La pièce relève en bonne partie de la parodie. Qui n’a pas joué à imiter ou à caricaturer ses professeurs ? Ces blagues potache ont toujours fait partie de la relation d’apprentissage, et Ionesco leur donne une forme virtuose. Cependant, la pièce ne se réduit jamais à un canular. Cela tient au fait que le professeur est un grand poète avant d’être un personnage ridicule ou effrayant. Ce professeur est transporté par ses propres mots, happé par l’ivresse de son verbe. La Leçon est d’abord une pure jouissance de la matière linguistique qui évoque Rabelais et ses personnages de savants fous, tels Baisecul et Humevesne ou encore Janotus de Bragmardo. Le professeur parle d’ailleurs de « fatras » pour bien nous faire saisir que la pièce se veut un festival du langage. Ce professeur excelle à détruire pour créer, fidèle, avec certes quelques menus débordements, au principe qu’il énonce au début de la pièce : « Il ne faut pas uniquement intégrer, il faut aussi désintégrer, c’est ça la vie ! »

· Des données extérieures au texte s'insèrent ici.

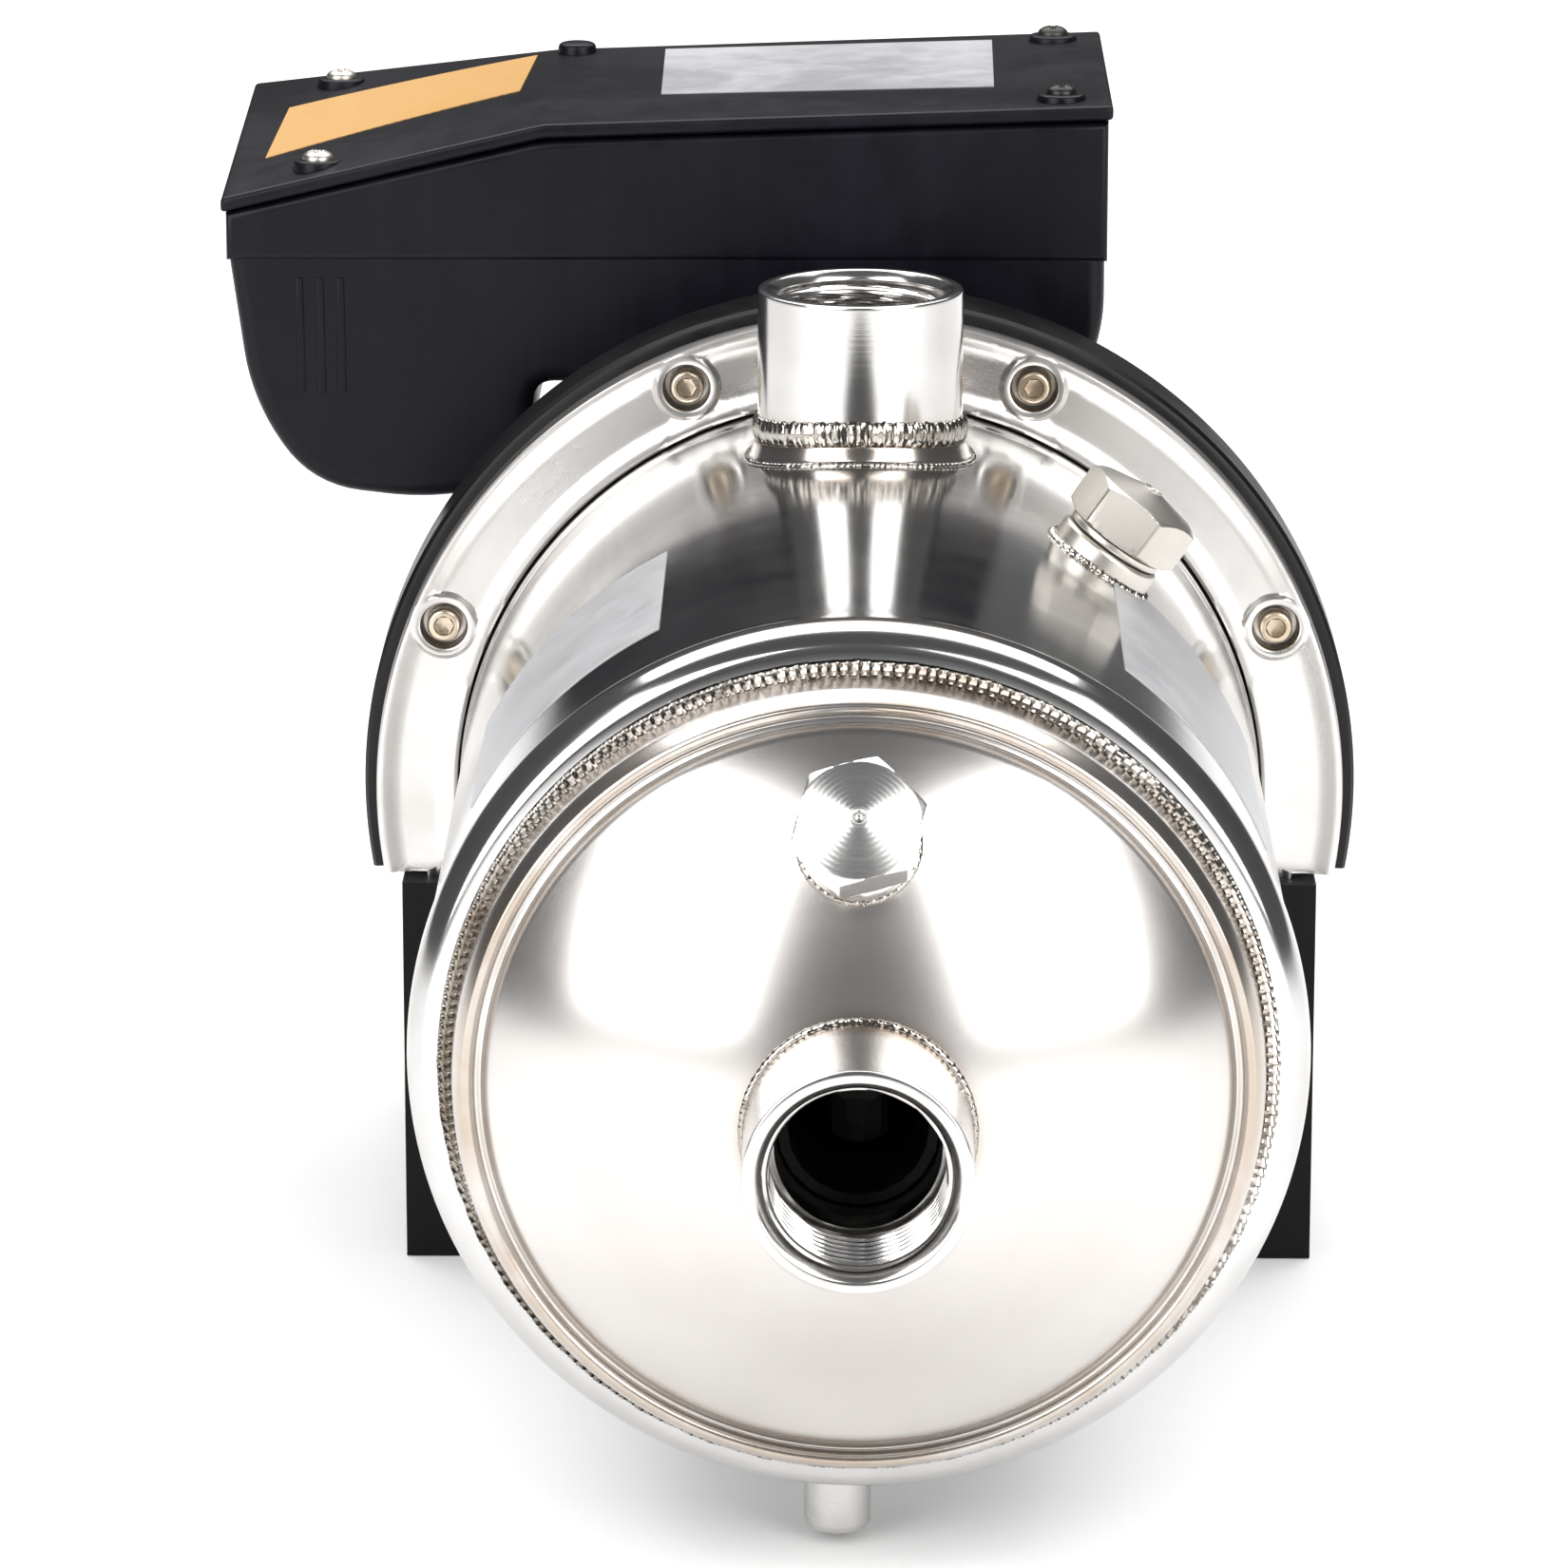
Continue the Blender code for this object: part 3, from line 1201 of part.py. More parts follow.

On rit aux larmes pendant une heure et quart ! Jeanne Brouaye, dans le rôle de la jeune fille, René Loyon dans celui du professeur et Yves Bressiant dans celui de la bonne (et non sans confusion sexuelle calculée) mènent la soirée tambour battant. La pièce sera jouée jusqu’au samedi 17 octobre. Signalons qu’en marge des représentations, le cinéma Le Comœdia invite samedi 10 octobre à 11h15 l’équipe artistique de la pièce à la projection du film de Rok Bicek intitulé L’ennemi de la classe (2015, 1h52).